The iPad might be selling extremely well, but that doesn't mean that everyone has jumped on Apple's bandwagon. In fact, many consumers have decided to wait for the next version of the iPad before jumping into the tablet space. They reason that the iPad 2 will offer many of the features they've been waiting for, and holding off is a better option than buying an iPad now and getting another later this year. Since Apple is a corporation first, it should be thinking about that and realize that it's leaving significant money on the table by waiting so long.
8. The enterprise should be a consideration.

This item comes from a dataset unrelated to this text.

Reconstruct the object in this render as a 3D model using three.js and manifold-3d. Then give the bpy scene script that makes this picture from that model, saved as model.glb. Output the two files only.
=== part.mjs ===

The corporate world has been somewhat suspect of the iPad so far. Numerous reports have suggested that some companies are thinking seriously about adopting Apple's tablet, but some companies are concerned that it doesn't deliver enough value. The iPad 2, on the other hand, just might, if Apple plays its cards right. And it should. The enterprise is wide open right now for any company to capitalize on that market with their tablets. If Apple has an iPad 2 ready to go that it knows will appeal to those corporate customers, it shouldn't waste any time delivering it.

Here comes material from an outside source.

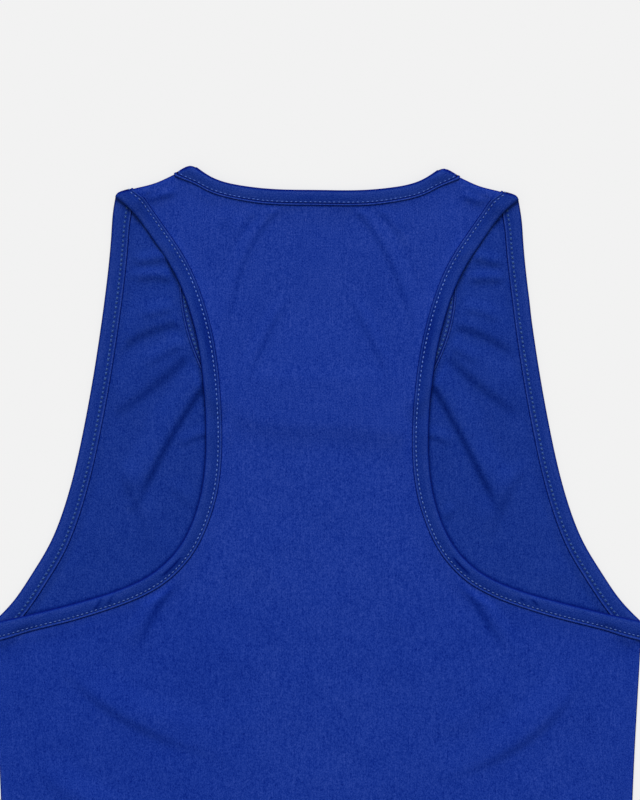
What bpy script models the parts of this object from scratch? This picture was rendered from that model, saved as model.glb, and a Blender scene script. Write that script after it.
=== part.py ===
"""Sleeveless boxing vest, laid flat on a table with its back up.

It has five cut pieces: a front panel face down on the table, a back panel over it, one binding
round the neck and one round each armhole. A binding is a folded strip, a U in section, with a
panel's raw edge inside it. It goes round as one closed ring, and turns over with the cloth at the
shoulder and at the underarm. The hem is turned up on each panel.

X runs to the right, Y towards the neck and Z up from the table. The origin is on the table, under
the middle of the vest. Tables and sizes are in millimetres, and the meshes are in metres.
"""

import math
from collections import namedtuple

import bmesh
import bpy
import numpy as np
from mathutils import Vector
from mathutils.geometry import delaunay_2d_cdt

MM = 0.001

# Cloth
WALL = 1.0  # one layer
GAP = 0.3  # between pieces that are sewn together or lie on each other
NECK_WIDTH = 12.0  # a binding's width, from its folded edge to its seam edge
ARMHOLE_WIDTH = 13.6
HEM_DEPTH = 20.0  # the turned hem
HEM_STEP = 1.0  # where the hem's raw edge ends

# Heights that follow from the wall and the gap
HALF = WALL / 2
SLOT = HALF + GAP  # from a panel's middle to the inside of its binding
SKIN = SLOT + WALL  # and to the binding's outer face
LIFT = SKIN - HALF  # how far a binding lifts the edge inside it
OVER_PANEL = WALL + GAP  # the back's underside where it lies on the front panel
OVER_BINDING = 2 * SKIN + GAP  # and where it lies on a front binding

# A binding's section
FOLD_WALL = 1.3  # the wall at the folded edge
CHAMFER = 0.9  # on the folded edge's two corners
EDGE_INSET = 2.2  # how far inside the folded edge the panel's raw edge lies

FOLD_HOLLOW = 0.45  # the least inner radius where a panel turns over


def binding_section(width):
    """How far each corner of a binding is from its folded edge, and its height from the middle
    of the panel inside it."""
    return (
        (0.0, -CHAMFER),
        (CHAMFER, -SKIN),
        (width, -SKIN),
        (width, -SLOT),
        (FOLD_WALL, -SLOT),
        (FOLD_WALL, SLOT),
        (width, SLOT),
        (width, SKIN),
        (CHAMFER, SKIN),
        (0.0, CHAMFER),
    )


# Outlines of the right half, as x and y. An opening's outline is the binding's folded edge. The
# shoulder and the side turn over about a line, their axis, which the outlines start and end on.
NECK_POINT = (96.5, 346.4)
SHOULDER_TIP = (158.2, 322.4)
UNDERARM = (257.9, -14.0)

BACK_NECK = (
    (0.0, 330.6),
    (34.0, 330.8),
    (60.0, 333.2),
    (84.0, 339.8),
    NECK_POINT,
)
FRONT_NECK = (
    (0.0, 150.0),
    (28.0, 151.5),
    (52.5, 158.0),
    (70.0, 173.0),
    (82.5, 193.3),
    (92.5, 216.0),
    (97.5, 240.0),
    (99.0, 270.0),
    (98.5, 310.0),
    NECK_POINT,
)
BACK_ARMHOLE = (
    SHOULDER_TIP,
    (149.6, 314.0),
    (134.0, 294.0),
    (115.6, 265.2),
    (104.0, 236.4),
    (96.4, 207.6),
    (91.6, 174.0),
    (89.4, 138.0),
    (91.0, 102.0),
    (97.4, 73.2),
    (110.0, 47.5),
    (131.6, 26.0),
    (160.0, 11.5),
    (191.2, 2.6),
    (226.0, -6.4),
    UNDERARM,
)
FRONT_ARMHOLE = (
    SHOULDER_TIP,
    (161.4, 312.0),
    (164.2, 290.0),
    (168.8, 242.8),
    (178.4, 178.8),
    (184.0, 146.8),
    (191.2, 114.8),
    (199.2, 82.8),
    (211.2, 50.8),
    (228.0, 23.5),
    (243.0, 2.5),
    UNDERARM,
)
SIDE = (  # the side's outer edge, from the underarm to the hem
    (260.35, -14.0),
    (258.6, -45.0),
    (255.0, -108.0),
    (251.2, -220.0),
    (252.5, -352.0),
)
HEM_Y = -350.0
HEM_RISE = 3.0  # how much higher the hem is at the sides

# How long a binding's section is where it turns over, for each unit of its width
NECK_TURN = 1.27
SHOULDER_TURN = 1.14
UNDERARM_TURN = 1.14
TURN_BLEND = 30.0  # over this length the sections swing from that fold to square
LEAST_SQUARE = 0.6  # the least part of a slanting section's width that is square to the edge
TURN_ANGLES = (30, 60, 90, 120, 150)  # where a binding has a section as it turns over

# Where a layer leaves one level for another: the start of the slope, and its length
PAST_BINDING = (NECK_WIDTH + 3.0, 20.0)  # the back comes down off the front neck binding
UP_STRAP = (165.0, 35.0)  # and rises to the shoulder's level, by y
NEAR_SHOULDER = (-44.0, 20.0)  # both lift off what is under them, by the distance to the fold
UNDERARM_LIFT = (215.0, 22.0)  # and here, by x
UNDERARM_BASE = (185.0, 22.0)  # the back rises to the front armhole binding, by x
UP_SIDE = (-60.0, 29.0)  # both of those only above here, by y
OFF_HEM = 12.0  # the slope above the hem

# Stations along each outline
BACK_NECK_SPANS = 14
FRONT_NECK_SPANS = 34
BACK_ARMHOLE_SPANS = 34
FRONT_ARMHOLE_SPANS = 25
SHOULDER_STATIONS = (0.3, 0.5, 0.7)
SIDE_STATIONS = (-31.0, -45.0, -60.0, -105.0, -150.0, -195.0, -240.0, -285.0, -312.0)
HEM_SPANS = 9
HEM_CORNER = 14.0  # from the side to the hem's first station
OUTLINE_STEPS = 200  # in an outline that distances are measured to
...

9. It puts the competitors on notice.
If nothing else, delivering the iPad 2 sooner rather than later
would put Apple's competition on notice. It would remind them that Apple won't just sit back and allow all others to take the lead in functionality. It will also make some companies reconsider whether their own tablets are enough to trump the iPad 2 in consumers' minds. Winning in the tablet market is part mental, and the sooner Apple releases the iPad 2, the sooner it can make competitors second-guess their decisions.

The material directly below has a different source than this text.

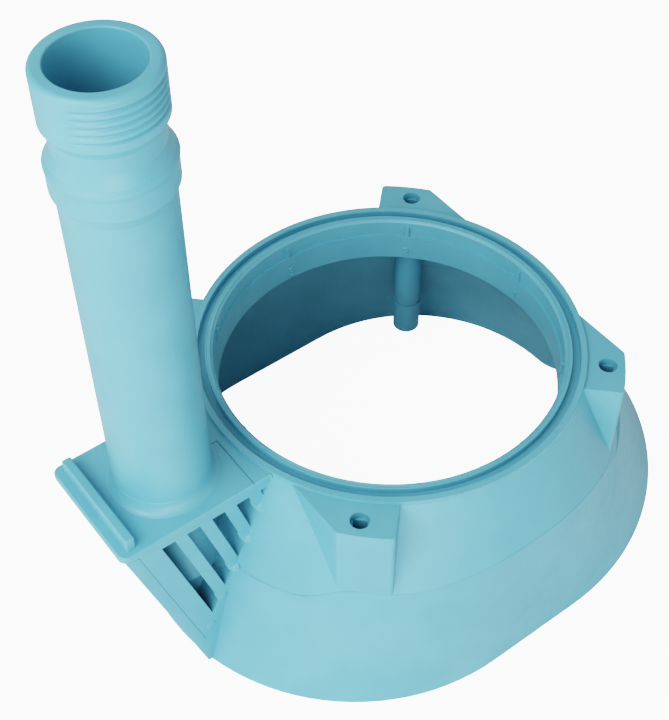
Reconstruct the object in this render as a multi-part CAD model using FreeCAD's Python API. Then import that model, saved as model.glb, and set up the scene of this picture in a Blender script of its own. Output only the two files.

10. It hurts competing products.
Let's face it: The sooner Apple releases the iPad 2, the sooner the company's tablet can negatively affect sales of other devices. Apple isn't like any other company in the space. It has garnered a level of trust and appeal that no other firm can muster. And when it releases a device, all other products seem to look like also-rans in the marketplace. That's why Apple should capitalize on that luxury. Not only would it benefit Apple; it would undoubtedly hurt its rivals.